Dal punto di vista delle imprese, investire in campagne del genere ha costi variabili, a seconda della tipologia del
servizio scelto. Molte agenzie che offrono servizi di posizionamento, reputazione online e social marketing hanno un listino prezzi ben preciso: circa 100 euro per 2
mila «mi piace» di utenti italiani, con la garanzia soddisfatti o rimborsati, mentre chi è disposto a spendere circa 1.000 euro avrà non solo 5 mila fan in più, ma potrà indicare quale dovrà essere la loro fascia d’età. Le aziende, d’altronde, sfruttano questo sistema anche per farsi conoscere e cercano di intercettare i target più adatti.
«Però le aziende si sbagliano di grosso» è critico Giuliano Noci, ordinario di marketing al Politecnico di Milano. «Un like espresso dietro pagamento non sarà mai
autentico, non aumenterà la reputazione o la percezione di un marchio. Sui social network vale la qualità delle interazioni, non la quantità». «Il punto è che acquistare fan, così come follower su Twitter o visualizzazioni su Youtube, è diventata una prassi. Se non li compri, la tua pagina farà una figuraccia» aggiunge Marco Camisani
Calzolari, esperto di marketing digitale. «Ormai assistiamo a una specie di Risiko: se il tuo concorrente ti supera, allora ordini altri mi piace. E sai che lo farai ancora, e poi di nuovo. È una grande bolla che non porta a niente e fa male al mercato».

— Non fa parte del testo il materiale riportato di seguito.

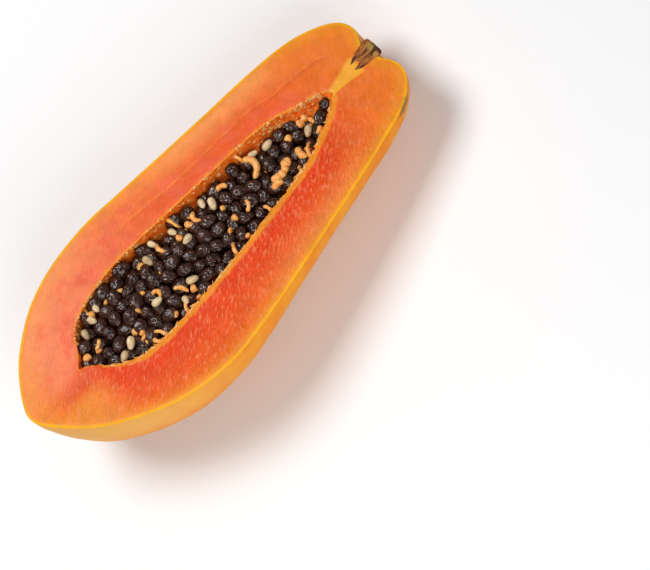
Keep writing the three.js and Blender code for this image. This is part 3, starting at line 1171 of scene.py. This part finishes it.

Fa bene invece alle tasche dei mercanti delle preferenze virtuali, che nel tempo hanno saputo perfezionare il loro business adeguandolo alle contromisure volute da Facebook per arginare il fenomeno. Fino allo scorso anno il prodotto più gettonato erano pacchetti di mi piace a basso prezzo generati da finti profili, senza alcun utente alle spalle perché spesso creati da un computer. Si poteva
(e ancora si può) far arrivare uno sciame di clic su una pagina in pochi minuti: a fine 2012 i cosiddetti fake, i finti utenti, erano 76 milioni in tutto su oltre 1 miliardo di iscritti. Mark Zuckerberg ha messo insieme una squadra in California, India, Irlanda e Texas per scovarli e cancellarli in tempi rapidi. Così, dopo una prima purga, la pagina di Lady Gaga ha perso 65 mila fan e quella della
stessa Facebook quasi 125 mila.
Perché un’identica brutta sorpresa non accada a un cliente pagante, le tariffe sono state leggermente ritoccate verso l’alto, ma con la garanzia che i like siano di utenti veri, attivi, con foto e amici reali. Inattaccabili dal punto di vista formale, perché il social network non può conoscere, controllare o sindacare le ragioni che ci sono dietro una pioggia di clic, per quanto incoerenti tra
loro. Utenti come Sandro, che si accontentano di qualche spicciolo per una menzogna digitale, per lasciare un mi piace su una pagina che non gli piace affatto o, più probabilmente, a cui non fanno nemmeno caso.